Short problem =
Return only the lines running from the top of the entries to the line with "fold_gap = 0.4; // [0.3:0.1:1]", inclusive, exactly as written.

(Scripts that build objects)
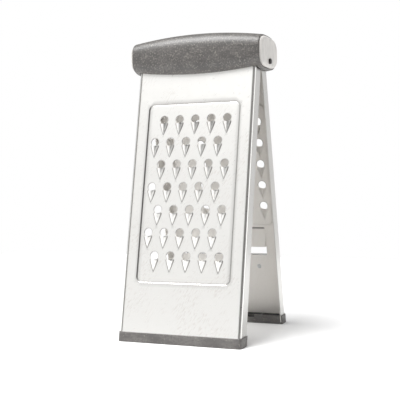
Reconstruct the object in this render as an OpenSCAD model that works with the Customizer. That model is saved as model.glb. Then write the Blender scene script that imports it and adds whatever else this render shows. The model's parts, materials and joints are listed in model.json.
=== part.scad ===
// Folding two-sided grater. The front leg is fixed in the handle and the rear leg swings on the
// hinge pin under it. Frame: +X to the right seen from the front, +Y to the rear, +Z up, origin on
// the floor midway between the feet. The open stance is drawn. Lengths are in millimetres.

/* [Stance] */
// Height of the hinge axis above the floor with the legs open
hinge_h = 243; // [235:1:252]
// Lean of each open leg from upright, in degrees
leg_tilt = 12; // [10:0.5:14]
// Gap between the folded edges of the two legs when they are shut together
fold_gap = 0.4; // [0.3:0.1:1]

/* [Panels] */
// Width of each steel panel
panel_w = 112; // [106:1:130]
// Thickness of the steel sheet
sheet_t = 0.8; // [0.6:0.1:1]
// Depth of the folded side edges
flange_d = 13.7; // [12.5:0.1:15]
// Outer radius of the folds
fold_r = 2; // [1.5:0.1:2.5]
// How far each panel runs up past the hinge axis, along the leg
panel_over = 4.5; // [4:0.1:5.5]
// Depth that the grating fields are pressed in
field_step = 0.6; // [0.3:0.1:0.7]
// Corner radius of the grating fields
field_r = 5; // [3:0.5:8]
// Distance of the grating fields below the panels' upper edges, along the leg
field_top = 43.9; // [38:0.1:50]

/* [Front teeth] */
// Distance of the front grating field from the panel's sides
front_field_side = 12.5; // [10:0.5:15]
// Rows of teeth in the front field
front_rows = 7; // [3:1:7]
// Teeth in each row of the front field
front_cols = 5; // [2:1:6]
// Spacing of the front rows, along the leg
front_row_pitch = 20.4; // [18:0.1:22]
// Distance of the lowest row's holes above the lower edge of the front field
front_first_up = 23.4; // [19:0.1:28]
// Distance of the top row's holes below the upper edge of the front field
front_last_down = 14.2; // [8:0.1:20]
// Room between the outer teeth and the sides of the front field
front_tooth_side = 5.9; // [3:0.1:9]
// Sideways offset of the front tooth pattern
front_shift = -1.9; // [-2.5:0.1:2.5]

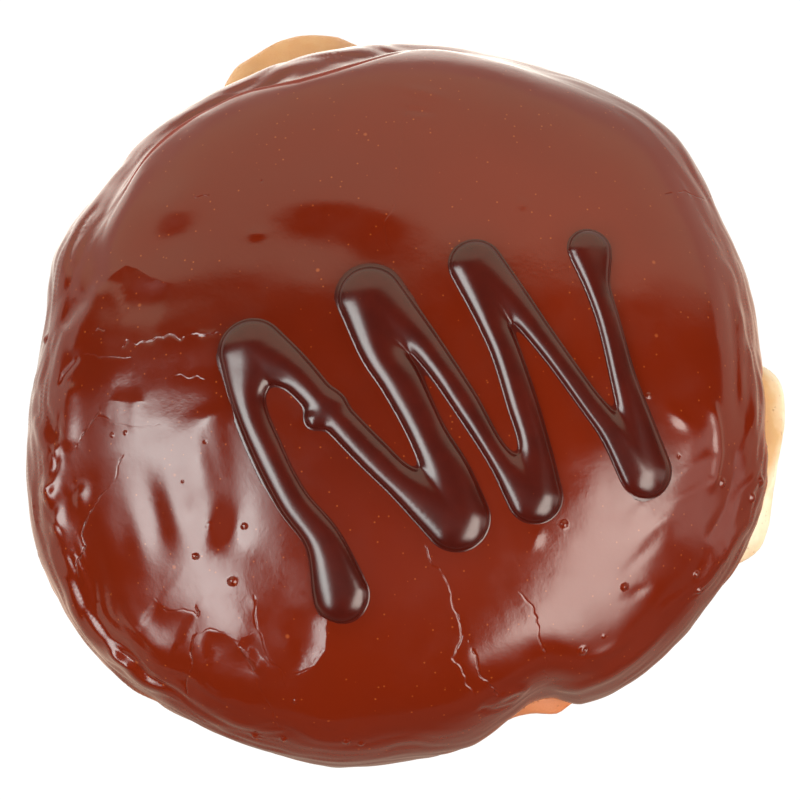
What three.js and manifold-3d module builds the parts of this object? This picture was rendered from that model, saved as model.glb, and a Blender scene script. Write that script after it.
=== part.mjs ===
// Boston cream doughnut: a round filled bun, a coat of milk chocolate icing over its crown, and one
// line of dark chocolate piped over the icing in a zigzag.
// Millimetres and degrees. +Z is up, the underside rests on z = 0, and the front faces -Y.
import * as THREE from 'three';
import { mergeVertices } from 'three/addons/utils/BufferGeometryUtils.js';
import Module from 'manifold-3d';

// ---- driving dimensions ----------------------------------------------------------------------

// The axis that the outline below is measured from stands a little off the origin, so that the
// origin is under the middle of the whole.
const AXIS_X = -0.3;
const AXIS_Y = -1.7;

const WIDEST_LEVEL = 17.5; // height of the bun's widest line
const CROWN_HEIGHT = 21.6; // from the widest line up to the icing's top
const FOOT_HEIGHT = 18.6; // from the widest line down to where the round underside would end
const CROWN_POWER = 2.3; // fullness of the crown: 2 is an ellipse, more is squarer
const FOOT_POWER = 2.7; // fullness of the lower half

const NOMINAL_RADIUS = 45; // of the crown, which is round down to ROUND_FALL
const ROUND_FALL = 45; // fall angle, from the top
const RIM_FALL = 85; // the rim has the outline's own radius from this fall angle down

const ICING_THICKNESS = 1.5;
const FIT_GAP = 0.4;
const TUCK_SPREAD = 2; // fall angle below the icing's edge that the dough stays tucked in
const SWELL_SPREAD = 9; // fall angle over which the dough then swells out to its own radius

// The uneven outline, anticlockwise from +X:
// azimuth, radius of the icing, radius of the dough, height of the icing's lower edge.
const OUTLINE = [
  [0, 44.1, 46.3, 22.0],
  [5, 43.9, 45.8, 21.0],
  [9, 43.8, 43.6, 18.5],
  [20, 44.6, 43.2, 15.5],
  [32, 45.4, 44.2, 14.0],
  [45, 47.2, 45.8, 14.5],
  [60, 46.1, 44.7, 13.5],
  [75, 45.4, 44.1, 15.0],
  [85, 45.3, 44.6, 17.5],
  [95, 45.0, 46.6, 19.5],
  [100, 45.0, 48.6, 20.2],
  [105, 45.1, 49.8, 20.5],
  [110, 45.2, 49.7, 20.5],
  [116, 45.3, 48.4, 20.0],
  [120, 45.4, 46.8, 19.5],
  [124, 45.5, 46.2, 19.0],
  [136, 46.1, 46.1, 18.5],
  [143, 45.8, 45.6, 17.0],
  [157, 46.6, 45.2, 14.5],
  [168, 44.8, 43.8, 13.5],
  [180, 45.2, 44.0, 13.0],
  [195, 47.1, 46.2, 14.5],
  [206, 48.5, 47.3, 17.5],
  [222, 48.7, 47.4, 15.5],
  [234, 47.4, 46.3, 17.5],
  [246, 46.1, 45.1, 15.0],
  [260, 45.4, 43.9, 13.5],
  [270, 44.0, 43.0, 14.0],
  [281, 43.0, 41.9, 17.0],
  [287, 41.7, 41.0, 19.0],
  [292, 40.7, 41.2, 19.5],
  [296, 40.9, 42.3, 18.5],
  [300, 42.7, 42.2, 15.5],
  [310, 44.2, 43.0, 16.5],
  [325, 44.6, 43.6, 18.5],
  [333, 45.3, 44.6, 19.0],
  [338, 45.4, 46.7, 19.5],
  [345, 45.6, 46.6, 21.0],
  [352, 44.8, 46.2, 22.0],
];

// The crease where the crown turns into its rim: azimuth, fall angle of its bottom, its depth, and
// the fall angle from its bottom to its shoulder.
const CREASE = [
  [0, 66, 0.8, 8],
  [25, 68, 0.5, 9],
  [50, 74, 0.3, 9],
  [72, 76, 0.8, 7],
  [87, 77, 1.3, 5.5],
  [100, 69.5, 1.5, 6],
  [110, 69, 1.6, 6],
  [120, 74, 1.7, 5.5],
  [138, 75.5, 1.4, 5.5],
  [152, 68, 0.9, 7.5],
  [165, 60, 0.7, 9],
  [190, 60, 0.7, 9],
  [212, 70, 0.8, 9],
  [235, 80, 0.3, 9],
  [290, 72, 0.0, 9],
  [325, 62, 0.2, 9],
  [345, 64, 0.7, 8],
];

// The zigzag: each stroke's points, as x, y and half the stroke's width. Neighbours share a turn.
const START_DROP = [-7.6, -27.7, 3.3];
const TURN_1 = [-18.1, 1.1, 3.9];
const TURN_2 = [6.0, -19.0, 3.8];
const TURN_3 = [-4.1, 7.4, 3.8];
const TURN_4 = [15.2, -16.2, 3.2];
const TURN_5 = [8.4, 11.5, 3.1];
const TURN_6 = [28.4, -12.5, 3.3];
const END_DROP = [22.0, 14.0, 2.6];
const STROKES = [
  [START_DROP, [-9.7, -21.5, 2.1], [-13.2, -16.9, 1.8], [-16.3, -10.9, 1.8], [-18.6, -4.4, 2.0], TURN_1],
  [TURN_1, [-13.4, -1.4, 2.2], [-9.4, -5.7, 1.8], [-4.0, -11.4, 1.8], [-0.4, -14.8, 1.9], TURN_2],
  [TURN_2, [4.9, -14.0, 2.7], [2.7, -9.3, 2.1], [-0.6, -2.7, 2.3], [-2.8, 0.9, 2.4], TURN_3],
  [TURN_3, [1.4, 2.7, 1.9], [3.7, -0.3, 1.6], [6.9, -5.1, 1.5], [11.3, -12.2, 1.4], TURN_4],
  [TURN_4, [15.3, -11.0, 1.8], [13.7, -5.0, 1.7], [11.8, 1.0, 1.6], [10.3, 4.7, 1.7], TURN_5],
  [TURN_5, [13.0, 6.9, 1.8], [16.7, 2.1, 1.35], [22.0, -5.1, 1.3], [24.4, -8.0, 1.6], TURN_6],
  [TURN_6, [27.8, -8.6, 2.3], [25.9, -1.9, 1.5], [24.1, 5.3, 1.3], [22.8, 9.6, 1.5], END_DROP],
];
const BEAD_BASE_RISE = 0.55; // a stroke stands this high, and higher by BEAD_RISE of its half width
const BEAD_RISE = 0.27;
const BEAD_SINK = 0.7; // depth of a stroke's underside in the icing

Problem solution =
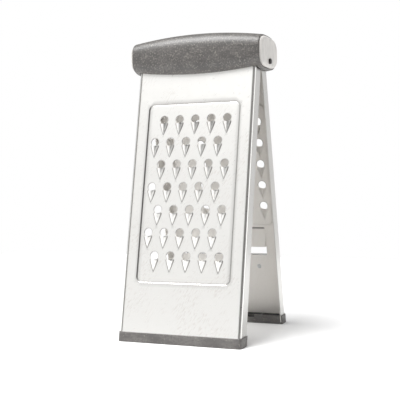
Reconstruct the object in this render as an OpenSCAD model that works with the Customizer. That model is saved as model.glb. Then write the Blender scene script that imports it and adds whatever else this render shows. The model's parts, materials and joints are listed in model.json.
=== part.scad ===
// Folding two-sided grater. The front leg is fixed in the handle and the rear leg swings on the
// hinge pin under it. Frame: +X to the right seen from the front, +Y to the rear, +Z up, origin on
// the floor midway between the feet. The open stance is drawn. Lengths are in millimetres.

/* [Stance] */
// Height of the hinge axis above the floor with the legs open
hinge_h = 243; // [235:1:252]
// Lean of each open leg from upright, in degrees
leg_tilt = 12; // [10:0.5:14]
// Gap between the folded edges of the two legs when they are shut together
fold_gap = 0.4; // [0.3:0.1:1]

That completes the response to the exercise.